Topical pain relief products differ in the type of drug, concentration, and formulation. All these factors influence the drug transit through the skin barrier, and its eventual retention in the skin as a reservoir for subsequent release. In addition, the drug potency can be different, which is important for the product efficacy. We studied here ex vivo human skin permeation and retention of five over-the-counter NSAID gels containing 2.32% diclofenac (DIC) and 5-10% etofenamate (ETF). The potency of the permeated/retained drug amounts were compared using a composite parameter, the Index of Relative Topical Anti-inflammatory Activity (IRTAA), which is calculated as the product of the skin permeation/retention and the drug relative potency. The IRTAAs of the DIC gel were 94-667-fold higher and 72-208-fold higher for transdermal delivery and skin retention, respectively, than IRTAAs of the ETF gels. These superior IRTAAs indicate that DIC delivered by this topical formulation would achieve a higher bioactivity and would form a potent drug reservoir relevant for its subsequent long-lasting release.

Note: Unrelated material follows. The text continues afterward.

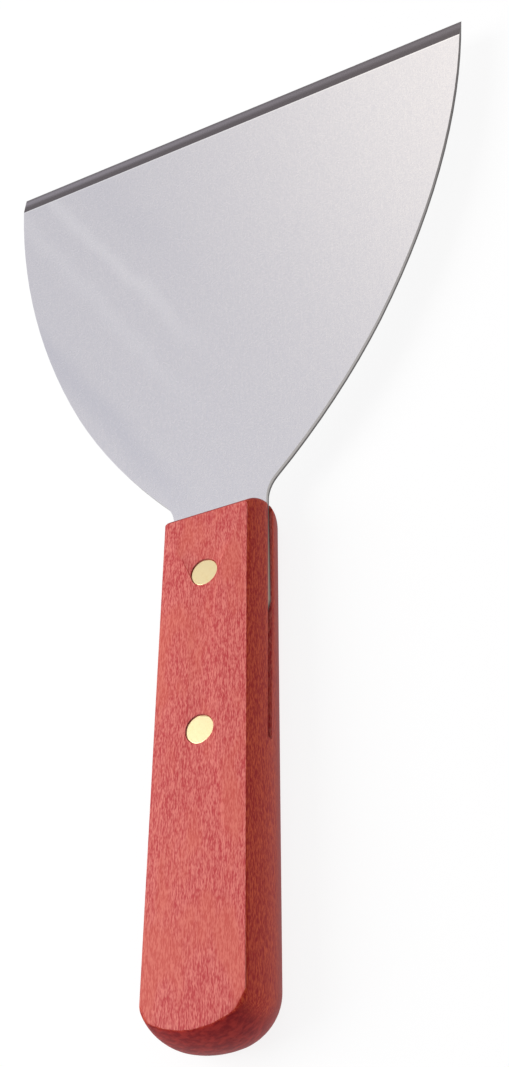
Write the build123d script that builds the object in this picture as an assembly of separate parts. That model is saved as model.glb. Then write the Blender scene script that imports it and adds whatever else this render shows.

Visualization of Epidermal Reservoir Formation from Topical Diclofenac Gels by Raman Spectroscopy.

PURPOSE: This work investigated whether topical pain relief diclofenac gels can form a diclofenac reservoir in the epidermal and dermal layers of human skin. METHODS: Excised human skin samples were treated with three topical diclofenac gels ex vivo and examined using Raman microscopy of transversally microtomed sections. The relative diclofenac concentration in the skin layers was calculated as the ratio of the integrated areas of bands characteristic of diclofenac (~445 cm-1) and skin (Amide I). A customized masking algorithm ensured that only diclofenac-specific signal was mapped in the resulting Raman images. RESULTS: A heterogenous spatial distribution of diclofenac was clearly visible in both the epidermis and the dermis in all samples, with a markedly higher diclofenac relative content and number of pixels above the detection limit in the epidermis compared to the dermis. CONCLUSION: The Raman images evidenced that the studied topical gels deliver diclofenac through the stratum corneum skin barrier and form a drug depot localized in the epidermis. The data are in line with earlier clinical findings that this depot acts like a true reservoir and enables sustained drug release.